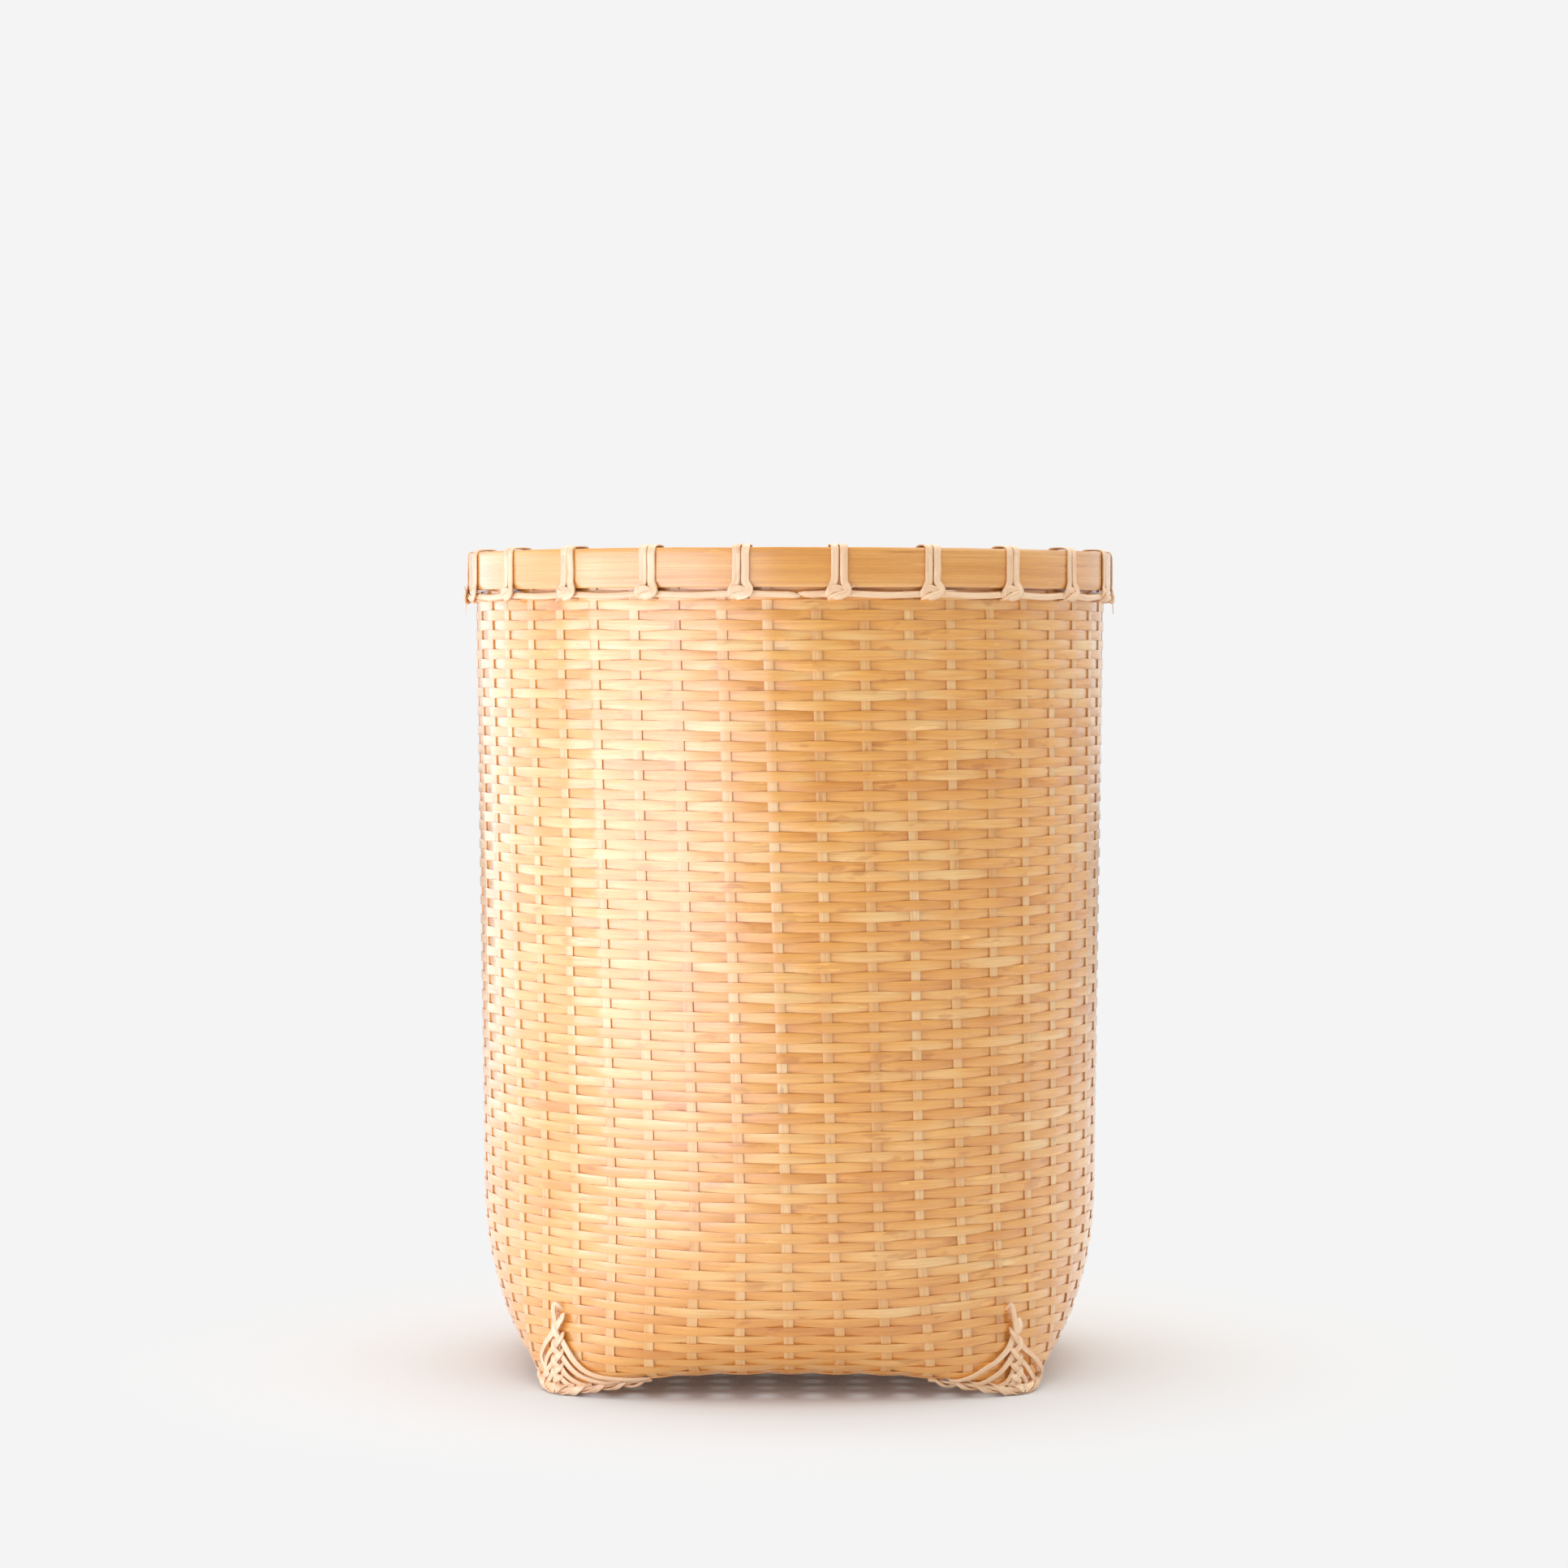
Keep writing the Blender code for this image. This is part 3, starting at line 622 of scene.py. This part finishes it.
def baseSections(alongX, index):
    offset = stripOffset(index)
    reach = outerStripOffset + stripWidth(middleStrip) / 2 + strips["edgeTaper"]
    runs, lifts, widths = [], [], []
    for crossing in range(-middleStrip, middleStrip + 1):
        over = (index + crossing + alongX) % 2 == 0
        half = stripWidth(crossing) / 2 * strips["crossingShare"]
        for share in np.linspace(-1, 1, strips["crossingStations"]):
            runs.append(stripOffset(crossing) + half * share)
            lift = strips["lift"] if over else -strips["lift"]
            lifts.append(lift * (1 - strips["crossingSag"] * abs(share) ** 3))
            widths.append(stripWidth(index))
    runs = np.concatenate(([-reach], runs, [reach]))
    lifts = np.concatenate(([0], lifts, [0]))
    widths = np.concatenate(([edgeWidth(index)], widths, [edgeWidth(index)]))
    across = np.full(len(runs), offset)
    x, y = (runs, across) if alongX else (across, runs)
    normals = baseNormal(x, y)
    centres = np.stack((x, y, baseHeight(x, y)), -1) - normals * (weave["baseDepth"] + lifts)[:, None]
    return centres, normals, widths


def makeStrips():
    chance = np.random.default_rng(21)
    template = None
    for alongX, startSide, endSide, label in ((False, 0, 2, "lengthwise"), (True, 3, 1, "crosswise")):
        for index in range(-middleStrip, middleStrip + 1):
            startIndex, endIndex = (-index, index) if alongX else (index, -index)
            parts = [stakeSections(startSide * stripCount + startIndex + middleStrip, startIndex),
                     baseSections(alongX, index)]
            end = stakeSections(endSide * stripCount + endIndex + middleStrip, endIndex)
            parts.append(tuple(values[::-1] for values in end))
            centres, normals, widths = (np.concatenate(values) for values in zip(*parts))
            across, normals = pathFrames(centres, normals)
            if template is None:
                template = stripTemplate(len(centres), strips["sides"], False)
            piece = layStrip(template, centres, across, normals, widths, strips["thickness"], strips["squareness"],
                             chance.uniform(0, 1), index * 2.3 + 31 * alongX + 20)
            name = f"{label}_strip_{index + middleStrip + 1:02d}"
            joinStrips([piece], "bamboo_" + name, stakeMaterial, name, math.radians(60))
    dropTemplate(template)


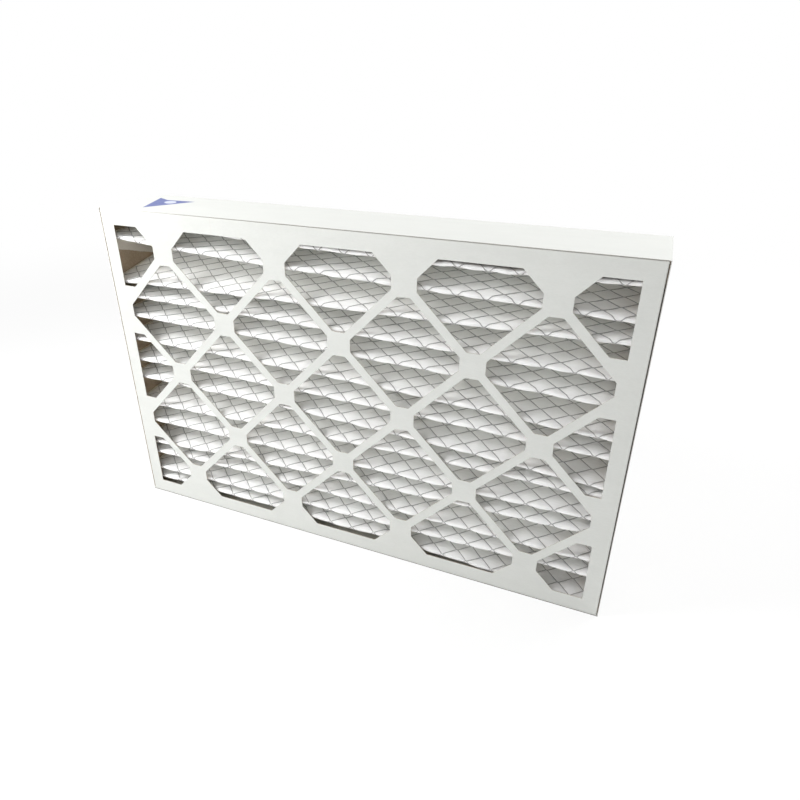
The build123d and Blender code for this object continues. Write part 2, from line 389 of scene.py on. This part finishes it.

**AIM:**
Write out the whole listing exactly.

**THE ANSWER:**
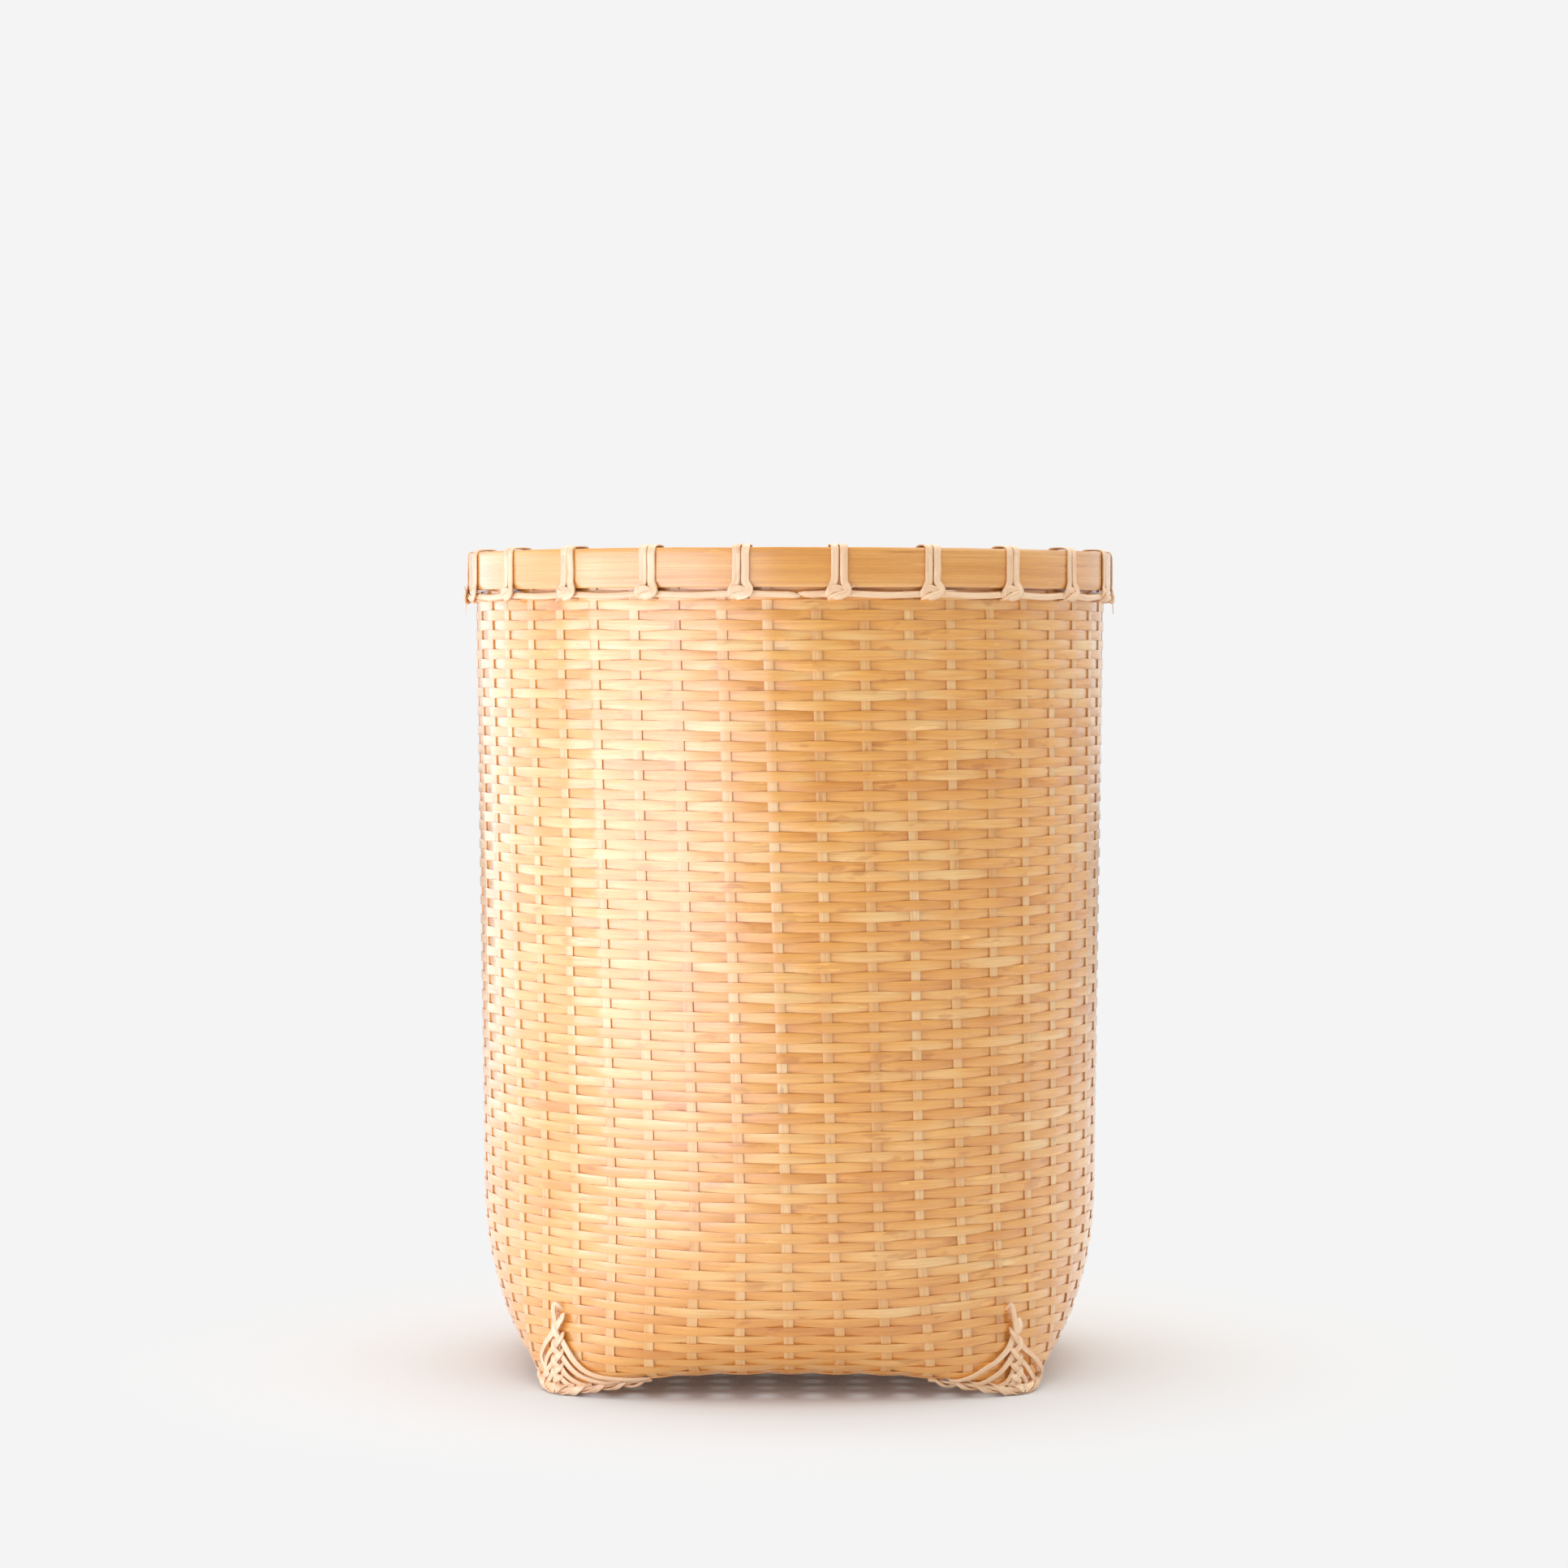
Keep writing the Blender code for this image. This is part 3, starting at line 622 of scene.py. This part finishes it.
def baseSections(alongX, index):
    offset = stripOffset(index)
    reach = outerStripOffset + stripWidth(middleStrip) / 2 + strips["edgeTaper"]
    runs, lifts, widths = [], [], []
    for crossing in range(-middleStrip, middleStrip + 1):
        over = (index + crossing + alongX) % 2 == 0
        half = stripWidth(crossing) / 2 * strips["crossingShare"]
        for share in np.linspace(-1, 1, strips["crossingStations"]):
            runs.append(stripOffset(crossing) + half * share)
            lift = strips["lift"] if over else -strips["lift"]
            lifts.append(lift * (1 - strips["crossingSag"] * abs(share) ** 3))
            widths.append(stripWidth(index))
    runs = np.concatenate(([-reach], runs, [reach]))
    lifts = np.concatenate(([0], lifts, [0]))
    widths = np.concatenate(([edgeWidth(index)], widths, [edgeWidth(index)]))
    across = np.full(len(runs), offset)
    x, y = (runs, across) if alongX else (across, runs)
    normals = baseNormal(x, y)
    centres = np.stack((x, y, baseHeight(x, y)), -1) - normals * (weave["baseDepth"] + lifts)[:, None]
    return centres, normals, widths


def makeStrips():
    chance = np.random.default_rng(21)
    template = None
    for alongX, startSide, endSide, label in ((False, 0, 2, "lengthwise"), (True, 3, 1, "crosswise")):
        for index in range(-middleStrip, middleStrip + 1):
            startIndex, endIndex = (-index, index) if alongX else (index, -index)
            parts = [stakeSections(startSide * stripCount + startIndex + middleStrip, startIndex),
                     baseSections(alongX, index)]
            end = stakeSections(endSide * stripCount + endIndex + middleStrip, endIndex)
            parts.append(tuple(values[::-1] for values in end))
            centres, normals, widths = (np.concatenate(values) for values in zip(*parts))
            across, normals = pathFrames(centres, normals)
            if template is None:
                template = stripTemplate(len(centres), strips["sides"], False)
            piece = layStrip(template, centres, across, normals, widths, strips["thickness"], strips["squareness"],
                             chance.uniform(0, 1), index * 2.3 + 31 * alongX + 20)
            name = f"{label}_strip_{index + middleStrip + 1:02d}"
            joinStrips([piece], "bamboo_" + name, stakeMaterial, name, math.radians(60))
    dropTemplate(template)


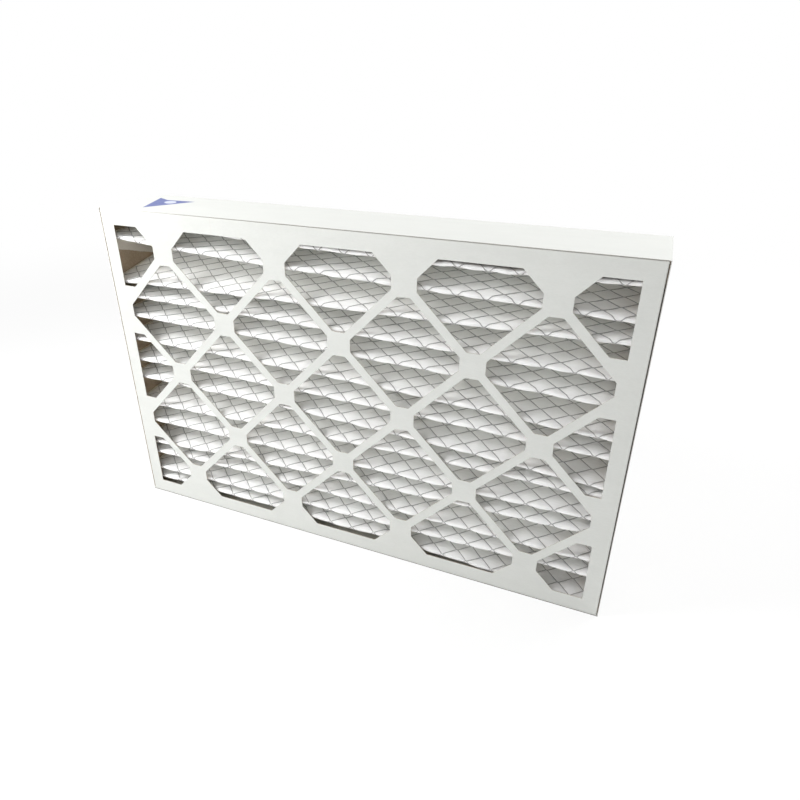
The build123d and Blender code for this object continues. Write part 2, from line 389 of scene.py on. This part finishes it.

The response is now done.